Dans notre représentation collective, la maladie d’Alzheimer est toujours associée à la perte de mémoire. D’ailleurs, dans l’esprit des médecins également, puisqu’ils cherchent à diagnostiquer la pathologie chez les personnes âgées souffrant d’amnésie, un trouble qu’ils considèrent comme un signe précoce de la maladie.
Amnésie et Alzheimer ne sont pas très corrélées
Pourtant, une recherche française indique que les troubles de la mémoire sont loin d’être un bon moyen d’identifier la maladie d’Alzheimer. Pour cette étude, les scientifiques ont comparé les examens cognitifs de patients de leur vivant, avec un diagnostic réalisé après la mort, sur dissection du cerveau. Cette comparaison a révélé que le tiers des patients atteints d’Alzheimer n’avait pas de troubles de mémoire au début de leur maladie, tandis que la moitié des patients sans pathologie Alzheimer était amnésiques, atteints par une toute autre maladie neuro-dégénérative.
Repenser le dépistage et la prise en charge
Ces conclusions invitent à repenser les critères de dépistage d’Alzheimer, mais aussi celui des autres pathologies neuro-dégénératives, pour mieux les diagnostiquer. Cette vision erronée d’une association systématique entre amnésie et Alzheimer a aussi un impact négatif sur la prise en charge thérapeutique des patients, car l’évolution des différentes maladies neuro-dégénérative n’est pas la même. Par exemple, s’occuper d’un patient présentant une dégénérescence fronto-temporale, comme s’il s’agissait d’un patient Alzheimer, peut lui être préjudiciable.

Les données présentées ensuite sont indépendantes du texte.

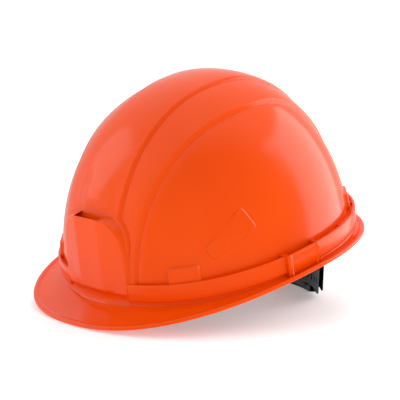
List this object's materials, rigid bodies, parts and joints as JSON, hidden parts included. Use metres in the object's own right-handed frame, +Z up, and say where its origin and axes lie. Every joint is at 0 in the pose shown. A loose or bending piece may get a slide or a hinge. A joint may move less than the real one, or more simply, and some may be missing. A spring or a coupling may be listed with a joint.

Enfin, les conclusions de cette étude ont des conséquences sur la recherche de traitements efficaces contre Alzheimer, puisque les essais cliniques qui les testent se fondent trop souvent sur le seul critère de l’amnésie pour inclure leurs patients, ce qui peut biaiser les essais.
Les études post-mortem permettent des avancées majeures
Ce type d’études post-mortem est très rarement possible en France, car le don d’organe pour la science est bien trop faible. Pourtant, il permet de faire progresser la connaissance des maladies neuro-dégénératives, et de réduire l’errance diagnostique pour les personnes vivantes. Concrètement en France, 225.000 personnes reçoivent chaque année un diagnostic de maladie d’Alzheimer alors qu’un trouble de mémoire ne devrait pas être le seul indice à conduire à une imagerie cérébrale ou à une investigation plus poussée de la cognition.